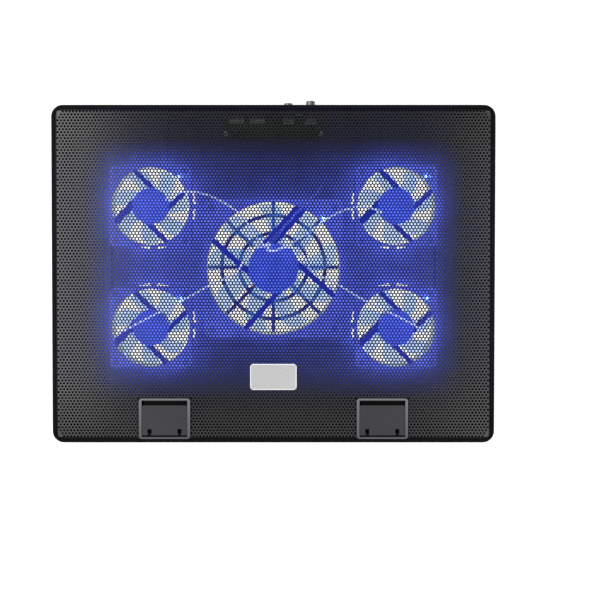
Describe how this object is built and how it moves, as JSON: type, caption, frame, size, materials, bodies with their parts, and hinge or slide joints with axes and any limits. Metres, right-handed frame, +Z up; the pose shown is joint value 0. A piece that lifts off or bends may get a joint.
--
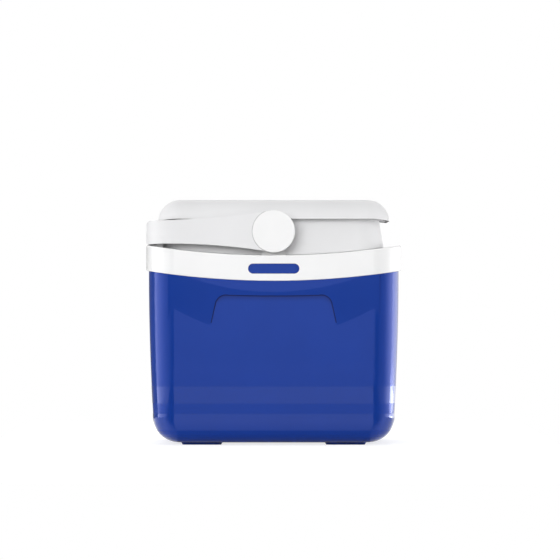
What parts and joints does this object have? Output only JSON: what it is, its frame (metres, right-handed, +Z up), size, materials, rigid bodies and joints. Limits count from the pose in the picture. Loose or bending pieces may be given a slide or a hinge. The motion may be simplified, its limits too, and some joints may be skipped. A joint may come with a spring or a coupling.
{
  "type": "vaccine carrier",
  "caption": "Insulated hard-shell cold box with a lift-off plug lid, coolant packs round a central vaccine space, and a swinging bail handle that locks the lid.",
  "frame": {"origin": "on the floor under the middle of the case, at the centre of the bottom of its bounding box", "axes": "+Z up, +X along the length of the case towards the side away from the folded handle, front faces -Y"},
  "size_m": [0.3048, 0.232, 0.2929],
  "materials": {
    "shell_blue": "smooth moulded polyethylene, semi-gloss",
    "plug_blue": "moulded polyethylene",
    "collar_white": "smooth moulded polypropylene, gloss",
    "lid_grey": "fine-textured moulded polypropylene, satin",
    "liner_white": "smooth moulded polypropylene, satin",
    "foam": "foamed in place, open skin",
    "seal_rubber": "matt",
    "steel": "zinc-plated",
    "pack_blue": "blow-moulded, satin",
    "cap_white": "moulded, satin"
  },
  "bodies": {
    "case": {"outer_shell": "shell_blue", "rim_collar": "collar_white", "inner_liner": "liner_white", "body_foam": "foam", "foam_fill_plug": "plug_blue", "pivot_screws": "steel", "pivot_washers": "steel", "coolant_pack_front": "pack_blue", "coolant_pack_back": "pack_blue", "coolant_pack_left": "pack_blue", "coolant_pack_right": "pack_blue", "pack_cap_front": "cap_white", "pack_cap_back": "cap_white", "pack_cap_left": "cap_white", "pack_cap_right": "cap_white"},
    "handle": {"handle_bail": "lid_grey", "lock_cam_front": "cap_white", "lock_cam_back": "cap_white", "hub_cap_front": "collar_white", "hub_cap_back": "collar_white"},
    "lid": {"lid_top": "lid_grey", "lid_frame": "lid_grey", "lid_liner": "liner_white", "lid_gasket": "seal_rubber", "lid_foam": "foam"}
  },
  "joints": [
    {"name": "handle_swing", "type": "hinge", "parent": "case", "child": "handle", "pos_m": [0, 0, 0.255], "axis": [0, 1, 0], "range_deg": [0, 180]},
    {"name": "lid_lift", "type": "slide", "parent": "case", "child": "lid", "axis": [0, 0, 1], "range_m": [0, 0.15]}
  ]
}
--
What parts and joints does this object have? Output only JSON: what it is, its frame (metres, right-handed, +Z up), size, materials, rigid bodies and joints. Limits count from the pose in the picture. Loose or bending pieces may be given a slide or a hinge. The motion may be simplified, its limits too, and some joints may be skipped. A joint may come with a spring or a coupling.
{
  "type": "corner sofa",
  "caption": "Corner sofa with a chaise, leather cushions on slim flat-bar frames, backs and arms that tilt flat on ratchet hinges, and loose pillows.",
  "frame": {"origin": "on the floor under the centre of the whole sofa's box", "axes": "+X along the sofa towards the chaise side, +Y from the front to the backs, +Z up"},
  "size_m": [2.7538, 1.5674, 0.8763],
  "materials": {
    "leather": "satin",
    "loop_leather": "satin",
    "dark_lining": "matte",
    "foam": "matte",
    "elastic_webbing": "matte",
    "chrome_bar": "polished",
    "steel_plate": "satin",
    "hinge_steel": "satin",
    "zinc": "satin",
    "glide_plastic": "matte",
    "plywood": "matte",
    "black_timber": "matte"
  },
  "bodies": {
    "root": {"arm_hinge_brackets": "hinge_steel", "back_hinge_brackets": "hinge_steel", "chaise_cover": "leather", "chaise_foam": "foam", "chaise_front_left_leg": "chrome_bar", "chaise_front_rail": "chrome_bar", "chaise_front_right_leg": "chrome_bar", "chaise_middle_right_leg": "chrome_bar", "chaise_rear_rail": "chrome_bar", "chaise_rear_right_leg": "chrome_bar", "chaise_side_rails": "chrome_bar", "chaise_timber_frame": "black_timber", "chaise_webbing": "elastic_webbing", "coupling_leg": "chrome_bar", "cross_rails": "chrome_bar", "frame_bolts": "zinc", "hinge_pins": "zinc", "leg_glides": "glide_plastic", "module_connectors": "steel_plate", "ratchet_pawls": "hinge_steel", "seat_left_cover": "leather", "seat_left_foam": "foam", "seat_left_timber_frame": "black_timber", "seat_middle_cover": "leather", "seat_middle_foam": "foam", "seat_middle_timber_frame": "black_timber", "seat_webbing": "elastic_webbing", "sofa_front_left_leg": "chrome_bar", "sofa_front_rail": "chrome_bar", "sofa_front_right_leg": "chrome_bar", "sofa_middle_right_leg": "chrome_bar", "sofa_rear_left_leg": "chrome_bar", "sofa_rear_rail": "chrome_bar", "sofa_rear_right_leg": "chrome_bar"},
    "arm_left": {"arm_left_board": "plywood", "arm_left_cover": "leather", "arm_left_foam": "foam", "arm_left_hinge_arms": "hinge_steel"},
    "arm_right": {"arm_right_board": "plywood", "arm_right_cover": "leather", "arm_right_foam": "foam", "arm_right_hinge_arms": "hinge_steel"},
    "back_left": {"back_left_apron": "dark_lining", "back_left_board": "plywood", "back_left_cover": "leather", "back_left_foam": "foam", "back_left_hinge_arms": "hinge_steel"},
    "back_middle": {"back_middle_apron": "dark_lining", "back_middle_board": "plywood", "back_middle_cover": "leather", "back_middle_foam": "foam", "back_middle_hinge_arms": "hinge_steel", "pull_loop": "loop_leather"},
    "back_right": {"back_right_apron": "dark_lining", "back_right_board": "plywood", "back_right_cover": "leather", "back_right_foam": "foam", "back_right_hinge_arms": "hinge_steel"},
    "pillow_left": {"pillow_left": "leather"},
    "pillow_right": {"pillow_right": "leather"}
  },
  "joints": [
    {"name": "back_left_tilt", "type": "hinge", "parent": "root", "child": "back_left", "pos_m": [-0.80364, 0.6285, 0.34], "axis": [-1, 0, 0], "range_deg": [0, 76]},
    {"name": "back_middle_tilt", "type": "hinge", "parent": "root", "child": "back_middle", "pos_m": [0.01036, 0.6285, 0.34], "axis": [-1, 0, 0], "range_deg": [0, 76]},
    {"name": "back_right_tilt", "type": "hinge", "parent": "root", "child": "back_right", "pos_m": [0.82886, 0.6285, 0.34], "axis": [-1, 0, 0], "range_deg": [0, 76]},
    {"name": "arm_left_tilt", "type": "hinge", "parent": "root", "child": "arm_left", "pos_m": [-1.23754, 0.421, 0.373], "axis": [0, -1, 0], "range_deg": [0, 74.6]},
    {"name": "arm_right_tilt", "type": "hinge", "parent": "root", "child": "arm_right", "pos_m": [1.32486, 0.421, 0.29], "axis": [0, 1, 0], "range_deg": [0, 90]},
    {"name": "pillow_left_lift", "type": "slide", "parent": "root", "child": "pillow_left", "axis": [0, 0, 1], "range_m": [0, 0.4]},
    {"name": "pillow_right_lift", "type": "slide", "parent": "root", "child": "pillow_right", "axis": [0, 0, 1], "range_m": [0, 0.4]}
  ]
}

*SHORT EXERCISE*: Read the entries and show each line that mentions "axes".

*SOLUTION*:
Describe how this object is built and how it moves, as JSON: type, caption, frame, size, materials, bodies with their parts, and hinge or slide joints with axes and any limits. Metres, right-handed frame, +Z up; the pose shown is joint value 0. A piece that lifts off or bends may get a joint.
  "frame": {"origin": "on the floor under the middle of the case, at the centre of the bottom of its bounding box", "axes": "+Z up, +X along the length of the case towards the side away from the folded handle, front faces -Y"},
  "frame": {"origin": "on the floor under the centre of the whole sofa's box", "axes": "+X along the sofa towards the chaise side, +Y from the front to the backs, +Z up"},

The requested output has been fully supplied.